Last year speaking to the Queensland conference I said that one day climate politics would experience a horrific September 11 moment – a moment when the horror comes so close no one can look away and action becomes imperative, where the politically impossible becomes common place.

No one could have predicted last summer even though climate models have for years.

The truth is it won’t just be one event like September 11.  Our black summer fires are not an end, not the beginning of the end but just the end of the beginning of a massive economic, social and environmental dislocation facing the planet!

As we’ve seen, climate denial has become the right’s cause celebre.

Literally the hill they have chosen politically to die on.

Delegate this is to be the fight of our generation and we will beat them on that hill.

That’s why Labor’s recent commitment to zero net emissions by 2050 is so important, but again, only as a start to the hard political and policy work ahead.

We pursue it because the alternative is environmental extinction and economic implosion.  The costs of inaction are far greater than the costs of action.

Australian Labor has a historic opportunity to show how a fair transition can be achieved.  One that doesn’t leave working people fearful of the future, but confident they fit into a world that is decarbonising rapidly, and that their elected politicians are talking straight to them, and have solutions, not just slogans.

This requires nothing short of an industrial revolution. 
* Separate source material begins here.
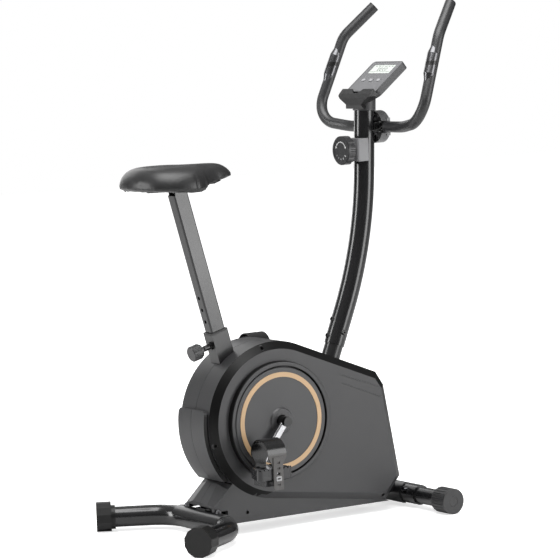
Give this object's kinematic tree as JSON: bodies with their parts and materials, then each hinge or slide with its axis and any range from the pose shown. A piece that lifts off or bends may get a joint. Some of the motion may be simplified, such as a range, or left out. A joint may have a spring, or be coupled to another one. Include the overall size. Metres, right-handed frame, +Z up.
{
  "type": "upright exercise bike",
  "caption": "Upright magnetic exercise bike with a curved post, closed flywheel housing, strapped pedals, padded saddle on a sliding post, upswept foam handlebar and a small console.",
  "frame": {"origin": "on the floor under the centre of the bike's bounding box", "axes": "+X towards the front feet and console, +Y to the rider's left, +Z up"},
  "size_m": [0.8654, 0.5196, 1.2527],
  "materials": {
    "black_tube": "gloss",
    "frame_steel": "satin",
    "housing": "fine texture",
    "disc": "satin",
    "ring": "satin metallic",
    "chrome_steel": "polished",
    "zinc_bolt": "satin",
    "black_bolt": "satin",
    "pedal": "satin",
    "strap": "soft",
    "pulley": "satin",
    "iron": "turned",
    "belt": "ribbed",
    "magnet": "zinc",
    "bare_steel": "ground",
    "console": "fine texture",
    "bezel": "gloss",
    "lens": "clear over a pale display",
    "button": "soft",
    "ledge": "ribbed",
    "bracket": "satin",
    "knob": "satin",
    "foam": "fine cellular foam",
    "sensor": "polished plates on a black core",
    "cap": "satin",
    "wheel": "satin",
    "vinyl": "grained vinyl",
    "pan": "satin",
    "collar": "satin",
    "wire": "smooth"
  },
  "bodies": {
    "frame": {"main_frame": "frame_steel", "rear_stabiliser": "black_tube", "front_stabiliser": "black_tube", "rear_bolts": "zinc_bolt", "front_bolts": "zinc_bolt", "cover_left": "housing", "cover_right": "housing", "disc_left": "disc", "disc_right": "disc", "ring_left": "ring", "ring_right": "ring", "tail_cover": "housing", "cover_screws": "black_bolt", "front_post": "black_tube", "post_bolts": "black_bolt", "sleeve_collar": "collar", "flywheel_axle": "bare_steel", "drive_belt": "belt", "tension_bracket": "bracket", "console_shell": "console", "console_bezel": "bezel", "console_lens": "lens", "console_ledge": "ledge", "pulse_wire": "wire", "handlebar_clamp": "frame_steel", "clamp_cover": "console"},
    "crank": {"crank_axle": "chrome_steel", "crank_arm_left": "chrome_steel", "crank_arm_right": "chrome_steel", "drive_pulley": "pulley", "pedal_spindle_left": "chrome_steel", "pedal_spindle_right": "chrome_steel"},
    "left_pedal": {"pedal_left": "pedal", "strap_left": "strap"},
    "right_pedal": {"pedal_right": "pedal", "strap_right": "strap"},
    "wheel": {"flywheel": "iron"},
    "magnets": {"magnet_arm": "magnet"},
    "tension_dial": {"tension_knob": "knob"},
    "seat_slide": {"seat_post": "black_tube"},
    "saddle": {"saddle_cushion": "vinyl", "saddle_pan": "pan"},
    "seat_pin": {"pin_knob": "knob"},
    "key_left": {"button_left": "button"},
    "key_middle": {"button_middle": "button"},
    "key_right": {"button_right": "button"},
    "handlebar": {"handlebar_tube": "black_tube", "grip_left": "foam", "grip_right": "foam", "pulse_left": "sensor", "pulse_right": "sensor", "plug_left": "cap", "plug_right": "cap"},
    "roller_left": {"front_wheel_left": "wheel"},
    "roller_right": {"front_wheel_right": "wheel"},
    "foot_left": {"rear_cap_left": "cap"},
    "foot_right": {"rear_cap_right": "cap"}
  },
  "joints": [
    {"name": "crank_spin", "type": "hinge", "parent": "frame", "child": "crank", "pos_m": [-0.07635, 0, 0.264], "axis": [0, 1, 0], "continuous": true},
    {"name": "left_pedal_spin", "type": "hinge", "parent": "crank", "child": "left_pedal", "pos_m": [0.00986, 0.152, 0.37047], "axis": [0, 1, 0], "continuous": true},
    {"name": "right_pedal_spin", "type": "hinge", "parent": "crank", "child": "right_pedal", "pos_m": [-0.16257, -0.152, 0.15753], "axis": [0, 1, 0], "continuous": true},
    {"name": "flywheel_spin", "type": "hinge", "parent": "frame", "child": "wheel", "pos_m": [0.14865, 0.038, 0.185], "axis": [0, 1, 0], "continuous": true},
    {"name": "tension_turn", "type": "hinge", "parent": "frame", "child": "tension_dial", "pos_m": [0.19865, 0, 0.893], "axis": [1, 0, 0], "range_deg": [0, 270]},
    {"name": "magnet_swing", "type": "hinge", "parent": "frame", "child": "magnets", "pos_m": [0.22824, 0.038, 0.12282], "axis": [0, 1, 0], "range_deg": [0, 5.4]},
    {"name": "seat_height", "type": "slide", "parent": "frame", "child": "seat_slide", "axis": [-0.2595, 0, 0.9657], "range_m": [-0.12, 0.06]},
    {"name": "saddle_tilt", "type": "hinge", "parent": "seat_slide", "child": "saddle", "pos_m": [-0.29144, 0, 0.838], "axis": [0, 1, 0], "range_deg": [-8, 8]},
    {"name": "pin_pull", "type": "slide", "parent": "frame", "child": "seat_pin", "axis": [-0.9657, 0, -0.2595], "range_m": [0, 0.01], "stiffness_N_per_m": 400, "springref_m": -0.01},
    {"name": "handlebar_tilt", "type": "hinge", "parent": "frame", "child": "handlebar", "pos_m": [0.29985, 0, 0.946], "axis": [0, 1, 0], "range_deg": [-15, 15]},
    {"name": "left_roller_spin", "type": "hinge", "parent": "frame", "child": "roller_left", "pos_m": [0.32615, 0.203, 0.0315], "axis": [0, 1, 0], "continuous": true},
    {"name": "right_roller_spin", "type": "hinge", "parent": "frame", "child": "roller_right", "pos_m": [0.32615, -0.203, 0.0315], "axis": [0, 1, 0], "continuous": true},
    {"name": "left_foot_level", "type": "hinge", "parent": "frame", "child": "foot_left", "pos_m": [-0.39955, 0.22051, 0.033], "axis": [-0.8643, 0.503, 0], "range_deg": [0, 180]},
    {"name": "right_foot_level", "type": "hinge", "parent": "frame", "child": "foot_right", "pos_m": [-0.39955, -0.22051, 0.033], "axis": [-0.8643, -0.503, 0], "range_deg": [0, 180]},
    {"name": "left_key_press", "type": "slide", "parent": "frame", "child": "key_left", "axis": [0.6115, 0, -0.7912], "range_m": [0, 0.0012], "stiffness_N_per_m": 600, "springref_m": -0.001},
    {"name": "middle_key_press", "type": "slide", "parent": "frame", "child": "key_middle", "axis": [0.6115, 0, -0.7912], "range_m": [0, 0.0012], "stiffness_N_per_m": 600, "springref_m": -0.001},
    {"name": "right_key_press", "type": "slide", "parent": "frame", "child": "key_right", "axis": [0.6115, 0, -0.7912], "range_m": [0, 0.0012], "stiffness_N_per_m": 600, "springref_m": -0.001}
  ],
  "couplings": [
    {"joint": "flywheel_spin", "follows": "crank_spin", "ratio": 5.5556},
    {"joint": "magnet_swing", "follows": "tension_turn", "ratio": 0.02}
  ]
}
As Ross Garnaut has pointed out we have to rediscover our zest for innovation and re-industrialisation.  Fortunately, we are one of the few developed countries with access to the most bountiful store of renewable resources on the planet.

We can successfully achieve a rapid transition.
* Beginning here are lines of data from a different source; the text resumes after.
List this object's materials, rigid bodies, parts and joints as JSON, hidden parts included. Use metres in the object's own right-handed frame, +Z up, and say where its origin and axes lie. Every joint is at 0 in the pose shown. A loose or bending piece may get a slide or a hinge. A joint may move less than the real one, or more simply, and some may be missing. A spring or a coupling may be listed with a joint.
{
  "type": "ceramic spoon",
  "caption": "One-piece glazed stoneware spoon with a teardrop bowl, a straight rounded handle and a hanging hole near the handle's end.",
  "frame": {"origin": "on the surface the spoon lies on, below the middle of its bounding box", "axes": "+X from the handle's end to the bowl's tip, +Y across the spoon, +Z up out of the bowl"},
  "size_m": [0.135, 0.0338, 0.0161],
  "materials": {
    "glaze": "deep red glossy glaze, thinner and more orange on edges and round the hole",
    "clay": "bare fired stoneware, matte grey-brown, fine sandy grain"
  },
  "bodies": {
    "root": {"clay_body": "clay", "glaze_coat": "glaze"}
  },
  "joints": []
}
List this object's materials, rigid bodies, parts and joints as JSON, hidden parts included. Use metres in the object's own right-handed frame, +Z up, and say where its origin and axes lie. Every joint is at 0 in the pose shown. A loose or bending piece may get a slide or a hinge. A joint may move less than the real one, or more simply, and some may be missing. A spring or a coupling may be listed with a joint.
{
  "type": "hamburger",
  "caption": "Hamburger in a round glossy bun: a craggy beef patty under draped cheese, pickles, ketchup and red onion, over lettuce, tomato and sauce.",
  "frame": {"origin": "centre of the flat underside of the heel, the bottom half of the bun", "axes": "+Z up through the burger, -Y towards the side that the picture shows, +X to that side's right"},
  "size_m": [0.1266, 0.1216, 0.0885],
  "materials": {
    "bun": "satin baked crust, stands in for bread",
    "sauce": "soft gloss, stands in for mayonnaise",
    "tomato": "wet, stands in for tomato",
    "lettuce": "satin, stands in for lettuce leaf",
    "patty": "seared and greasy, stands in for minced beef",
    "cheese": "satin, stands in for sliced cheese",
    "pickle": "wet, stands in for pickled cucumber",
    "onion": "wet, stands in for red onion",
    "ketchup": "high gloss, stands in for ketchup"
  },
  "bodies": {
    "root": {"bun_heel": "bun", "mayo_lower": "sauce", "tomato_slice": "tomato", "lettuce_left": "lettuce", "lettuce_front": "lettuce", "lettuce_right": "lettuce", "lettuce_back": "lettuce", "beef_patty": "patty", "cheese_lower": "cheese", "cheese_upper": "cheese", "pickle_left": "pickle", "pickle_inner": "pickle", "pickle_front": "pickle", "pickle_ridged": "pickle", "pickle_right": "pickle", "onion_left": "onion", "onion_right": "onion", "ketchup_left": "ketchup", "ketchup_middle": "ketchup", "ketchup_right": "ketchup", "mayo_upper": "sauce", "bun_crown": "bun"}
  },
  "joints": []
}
Winning the battle for net zero emissions in 2050 is going to take pragmatic policy and ruthless organisation.

As Tony Maher has observed, those of us who accept the science of climate change, support blue-collar jobs, and are seeking a way forward to reduce emissions across the economy have had no help from the right or the extreme left.  Proposals that talk about shutting down the export coal industry instead of focussing on the hard and tough policy which includes reducing emissions across the whole of our economy are entirely counter-productive.

Over the next 20 years there will be a dramatic reduction in coal production delivered by the market, and we will see coal-fired power generation provide less and less of our electricity.  But the notion put forward by some green groups that we could phase out coal fired power by 2030 is impossible and a recipe for blackouts and the further erosion of public support for strong economy-wide action on emissions reduction.

In short we have to do what the Germans have done – we need to offer a roadmap for our domestic coal powered industry which manages its decline.  There must be a strong dialogue between government, industry, and the unions, and operate on the principle that “no one gets left behind”.  We have to work closely with coal-dependent regions and put in a plan so that everyone gets a good future.

Economy-wide we have to recognise a path to zero emissions is expensive but not impossible.  Australia has more rich renewable energy resources per person than any other country on earth which creates an opportunity for renewable energy to be produced more cheaply in Australia than any other country.  This will vastly expand opportunities for Australian mining to supply inputs to processes and products which are used in low-emissions energy, as well as boosting manufacturing industry more broadly.

Do delegates, where is the debate?

Morrison is a “predatory centrist” on climate.  He styles himself as a centrist between the extremes of climate emergencies and denialism, but he has no intention of driving meaningful emission reductions.

He just wants to use climate as a wedge against Labor with working people as he continues his trickle down agenda of tax cuts for the wealthy, deregulation of the powerful and wage suppression for workers.

Friends, last year we lost Graham Freudenberg, author of Gough’s It’s Time Speech - and a great historian.

He said to me the greatest speech he ever wrote was actually for Arthur Calwell denouncing participation in the Vietnam War, without denouncing the American Alliance.

It was about speaking the truth about the war, but keeping the Party together.

Labor’s stance was initially unpopular, but by 1969 it was vindicated. 

Delegates, like on Vietnam, on climate change, Labor is on the right side of history.